= Destruction of the Moon =

Hypothetical global catastrophe scenario

The destruction of the Moon is a hypothetical global catastrophe scenario explored in fiction and, informally, by scientists.

==Analysis==
Completely destroying the Moon to avoid the debris reassembling into a satellite would require an amount of energy larger than the Moon gravitational binding energy, estimated to be 1.2 × 10^{29} J. This equals a bit less than 600 billion 50-megaton nuclear bombs, such as the Tsar Bomba, roughly equivalent to the full energy output by the Sun in six minutes. For comparison, the impact that created the South Pole-Aitken basin, the largest lunar impact structure, had an energy of roughly 4 × 10^{26} J, 300 times smaller. Bringing the Moon's orbit within the Roche limit of Earth (within about 18000 km) would also destroy it.

Without the Moon, tides would still happen—the Sun's gravity also causes tides—but they would be substantially reduced, to a quarter of the size of the current spring tide. The sudden disappearance of the Moon, however, could release water pressure and create large potentially catastrophic waves around the oceans. The reduction of tides could have profound negative consequences for coastal ecosystems. Tides also help to drive ocean currents; without the Moon, weather extremes and major weather events would be more common.

In 1993 numerical simulations suggested that the Moon is necessary to keep the Earth's axial tilt stable. Without the Moon the axial tilt of Earth could therefore oscillate chaotically from 0° to 45° on the scale of tens of thousands of years, possibly reaching 85° on timescales of several million years, with severe climatic consequences. More recent studies, however, suggested that, even without the Moon, Earth's axial tilt could be relatively stable on the scale of hundreds of millions of years. Without the Moon, neither solar nor lunar eclipses would exist.

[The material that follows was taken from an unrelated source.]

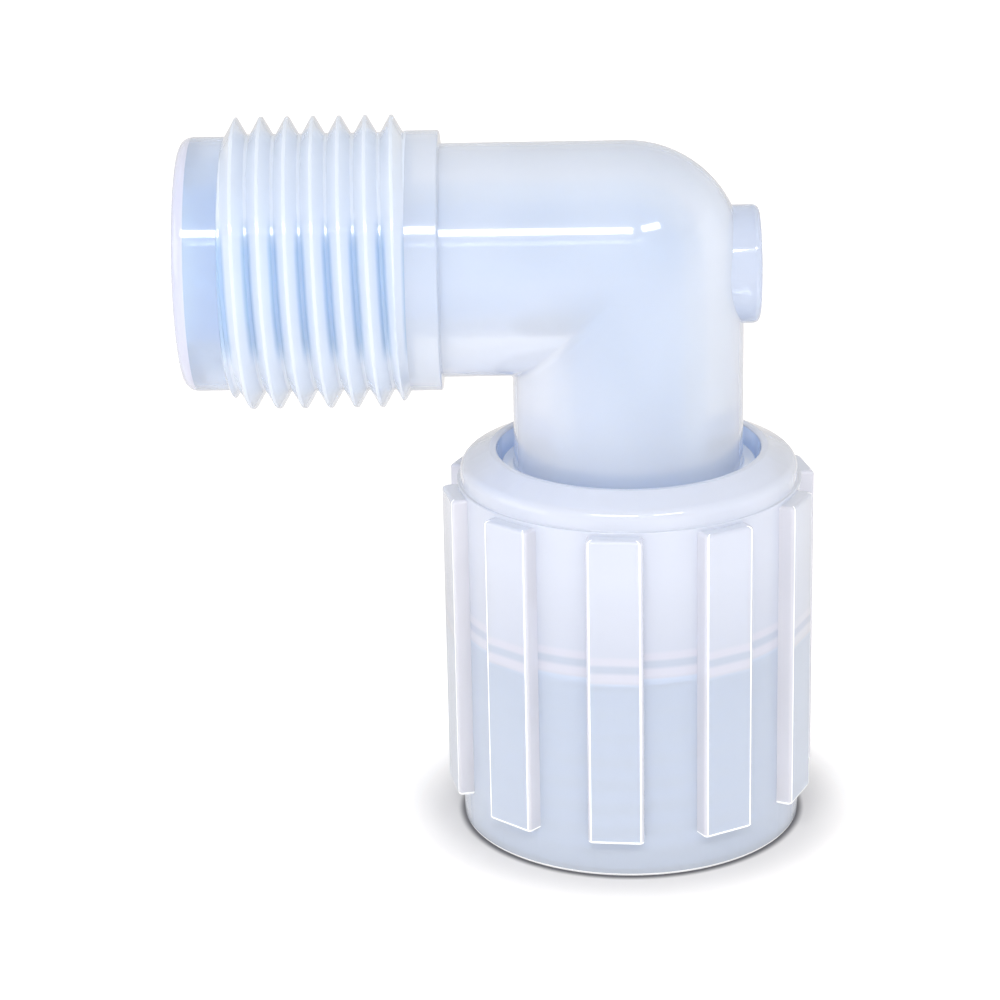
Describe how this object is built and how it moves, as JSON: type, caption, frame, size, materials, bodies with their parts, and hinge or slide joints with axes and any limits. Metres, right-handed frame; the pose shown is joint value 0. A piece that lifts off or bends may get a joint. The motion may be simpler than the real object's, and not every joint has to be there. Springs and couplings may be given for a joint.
{
  "type": "elbow tube fitting",
  "caption": "Translucent moulded elbow for tubing: a threaded leg at a right angle to a short pipe that carries a captive ribbed swivel nut.",
  "frame": {"origin": "centre of the swivel nut's mouth, on the surface that the fitting stands on", "axes": "+Z along the nut and the vertical pipe, towards the bend; the threaded leg points along -X"},
  "size_m": [0.0518, 0.0312, 0.0608],
  "materials": {
    "elbow_body": "natural translucent moulded fluoropolymer, smooth",
    "swivel_nut": "natural translucent moulded fluoropolymer, smooth"
  },
  "bodies": {
    "elbow": {"elbow_body": "elbow_body"},
    "nut": {"swivel_nut": "swivel_nut"}
  },
  "joints": [
    {"name": "nut_spin", "type": "hinge", "parent": "elbow", "child": "nut", "pos_m": [0, 0, 0.0178], "axis": [0, 0, 1], "continuous": true}
  ]
}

Violent destruction of the Moon would likely bring substantial debris to impact Earth. Such debris would be slower, and thus each debris fragment would have only about 1% of the kinetic energy with respect to an asteroid of the same size; therefore, their impact would be less destructive. However, their sheer quantity could lead nonetheless to substantial atmospheric heating, possibly leading to extinction of life on Earth.

If the Sun destroys the Earth during either of the red giant stages, the Moon will also be destroyed. However, a 2026 study suggests that Earth is likely to survive the asymptotic giant branch phase of the Sun.

==Destruction of other moons==
Natural satellites can and do get destroyed. The rings of Saturn possibly originated from the destruction of a former moon, called Chrysalis. The capture of Triton by Neptune possibly destroyed some of the previous moons of Neptune, by crashing them on Neptune or Triton itself. In turn, tidal interactions also cause Triton's orbit, which is already closer to Neptune than the Moon is to Earth, to gradually decay further; predictions are that 28 billion years from now, Triton will pass within Neptune's Roche limit and be destroyed. The Mars moon Phobos is expected to meet a similar fate. Phobos gets closer to Mars by about 2 cm per year, and it is predicted that within 30 to 50 million years it will either collide with the planet or break up into a planetary ring. Outside the Solar System, exomoons might collide with planets, removing life from them.